Selby will likely play off the ball and live in an offense that runs through the Morris twins, not him.
Those are both new experiences for a player accustomed to having the ball in his hands and the game plan built around him.
But after a month of itching to play, Selby isn’t about to complain.
“I just don’t want to mess up the chemistry of my team,’’ Selby said. “I’m not focusing on myself at all. I want to make the fans feel happy and the coaching staff happy.’’
Selby admits the time away was hard, particularly when the Jayhawks went on the road and NCAA rules prohibited him from joining them. But he never thought about leaving, never thought about jumping on a plane and playing overseas.
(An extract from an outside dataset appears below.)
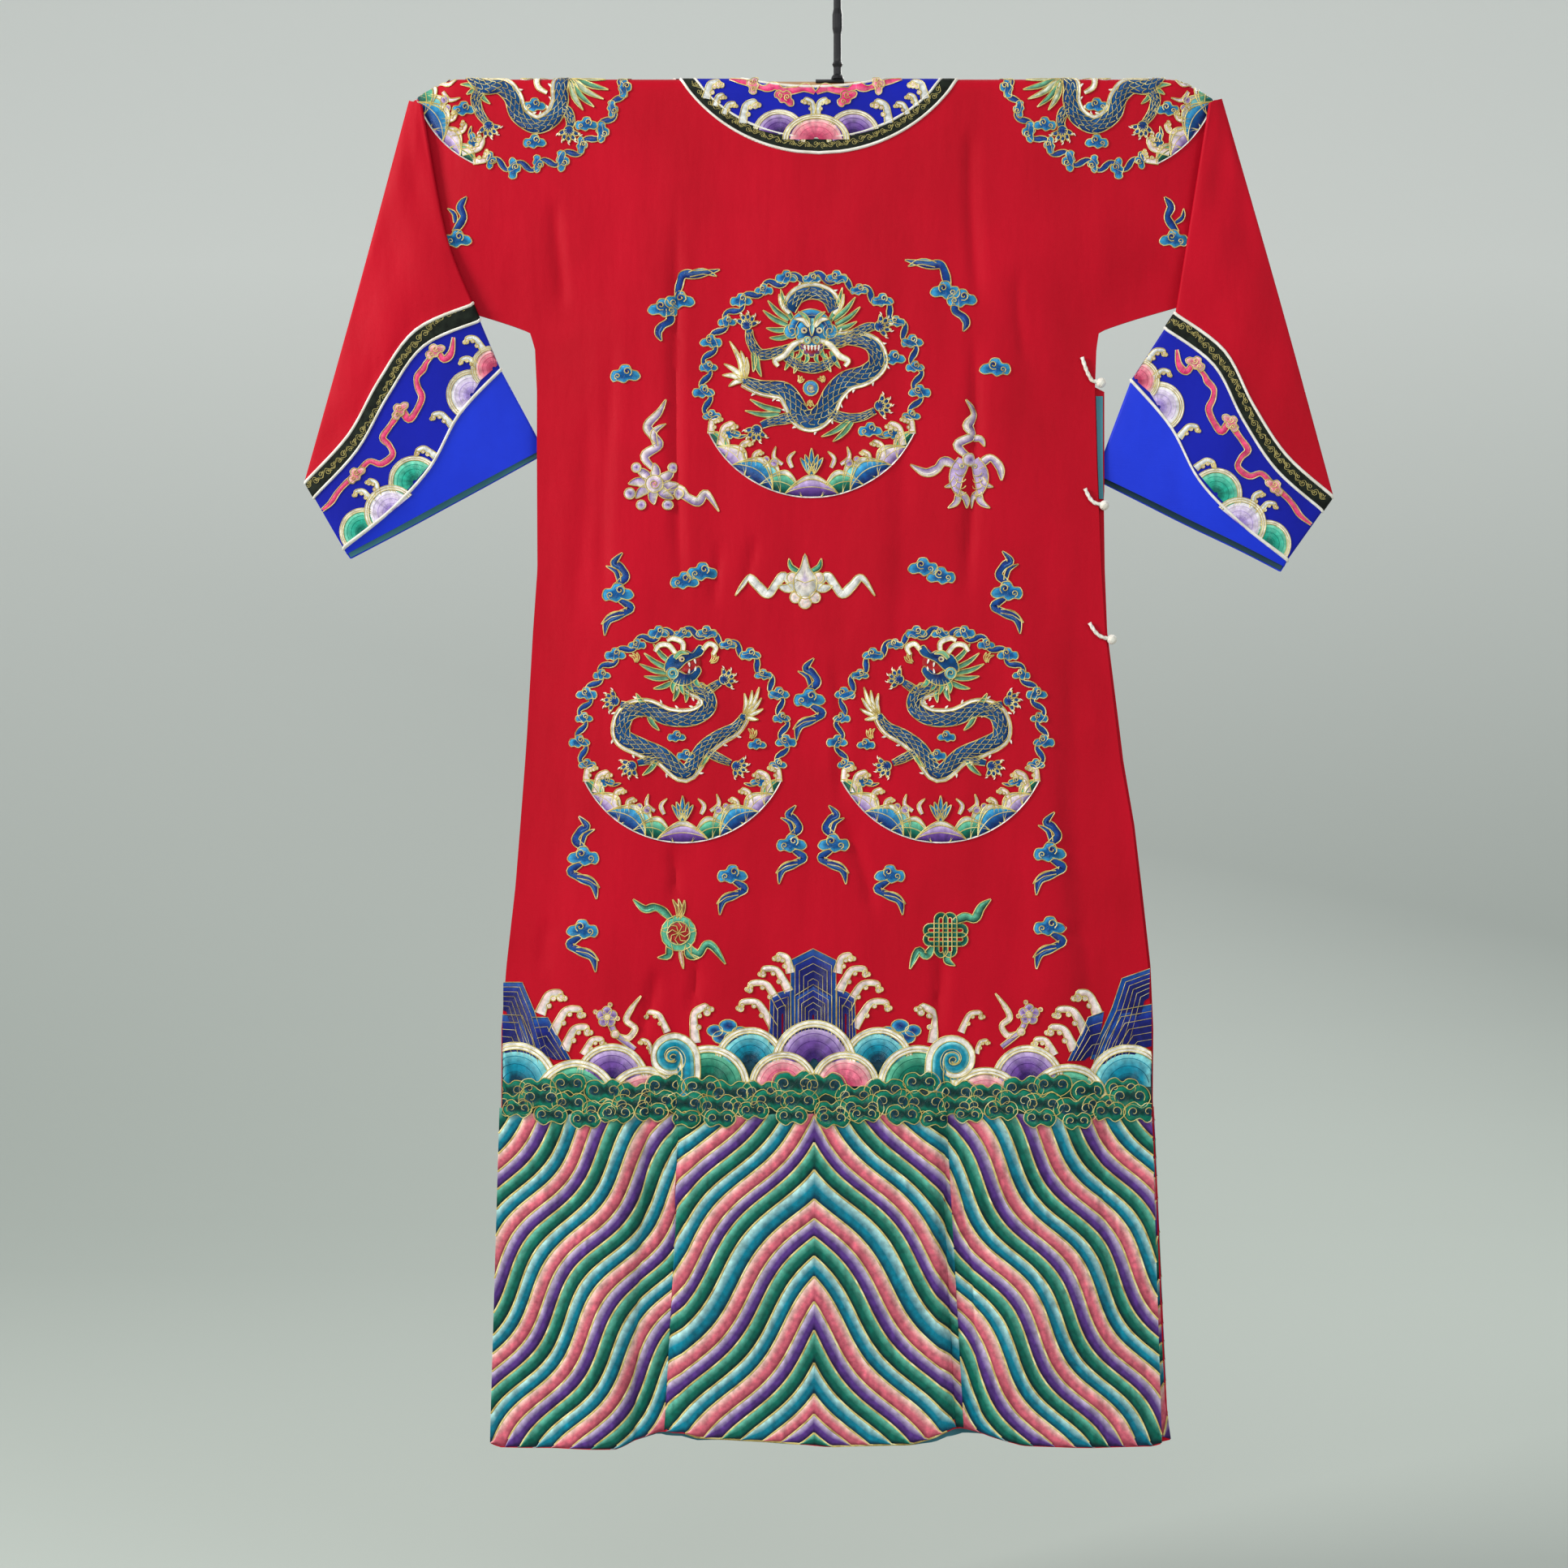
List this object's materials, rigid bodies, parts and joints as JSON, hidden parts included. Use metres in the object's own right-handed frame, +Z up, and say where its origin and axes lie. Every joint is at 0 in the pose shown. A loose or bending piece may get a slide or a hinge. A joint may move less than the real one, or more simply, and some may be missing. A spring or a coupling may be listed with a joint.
{
  "type": "chinese opera robe on a hanger",
  "caption": "Short-sleeved red silk stage robe with embroidered roundels, blue collar and cuff borders and a wave hem, hung flat from a bar hanger with a hook.",
  "frame": {"origin": "highest point inside the hook's crook, where the hanger hangs on a rod", "axes": "+Z up, +X to the robe's right-hand side (the side with the loops), the robe's back faces -Y and its overlapping front faces +Y"},
  "size_m": [1.0499, 0.039, 1.557],
  "materials": {
    "red_silk": "cherry red silk satin, densely embroidered",
    "royal_blue_silk": "royal blue silk satin",
    "white_cord": "white cotton piping and cord",
    "black_ribbon": "black woven ribbon with old-gold scrolls",
    "teal_lining": "plain teal silk lining",
    "varnished_wood": "clear varnish",
    "black_metal": "black enamel"
  },
  "bodies": {
    "root": {"back_panel": "red_silk", "cuff_edge_left": "royal_blue_silk", "cuff_edge_right": "royal_blue_silk", "cuff_left": "royal_blue_silk", "cuff_lining_left": "teal_lining", "cuff_lining_right": "teal_lining", "cuff_piping_inner_left": "white_cord", "cuff_piping_inner_right": "white_cord", "cuff_piping_lower_left": "white_cord", "cuff_piping_lower_right": "white_cord", "cuff_piping_upper_left": "white_cord", "cuff_piping_upper_right": "white_cord", "cuff_ribbon_left": "black_ribbon", "cuff_ribbon_right": "black_ribbon", "cuff_right": "royal_blue_silk", "front_overlap": "red_silk", "front_under_flap": "red_silk", "hanger_bar": "varnished_wood", "hanger_hook": "black_metal", "hanger_saddle": "black_metal", "hem_lining": "teal_lining", "knot_1": "white_cord", "knot_2": "white_cord", "knot_3": "white_cord", "loop_1": "white_cord", "loop_2": "white_cord", "loop_3": "white_cord", "neck_piping_back": "white_cord", "neck_piping_flap": "white_cord", "neck_piping_front": "white_cord", "side_lining": "teal_lining", "sleeve_left": "red_silk", "sleeve_right": "red_silk", "yoke_back": "royal_blue_silk", "yoke_flap": "royal_blue_silk", "yoke_front": "royal_blue_silk", "yoke_piping_inner_back": "white_cord", "yoke_piping_inner_flap": "white_cord", "yoke_piping_inner_front": "white_cord", "yoke_piping_outer_back": "white_cord", "yoke_piping_outer_flap": "white_cord", "yoke_piping_outer_front": "white_cord", "yoke_ribbon_back": "black_ribbon", "yoke_ribbon_flap": "black_ribbon", "yoke_ribbon_front": "black_ribbon"}
  },
  "joints": []
}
The Kansas staff, he said, had done too much for him and fought too hard on his behalf, to leave them stranded.
Selby understands the rule that was broken -- that the relationship with Frazier was deemed one based on his basketball abilities -- but still isn’t sure how he would have fixed it.
“To be honest, I don’t know if I really made any mistakes, in my opinion,’’ Selby said. “It’s just that he NCAA has certain rules. For people in my situation, I’d tell them to just think twice.’’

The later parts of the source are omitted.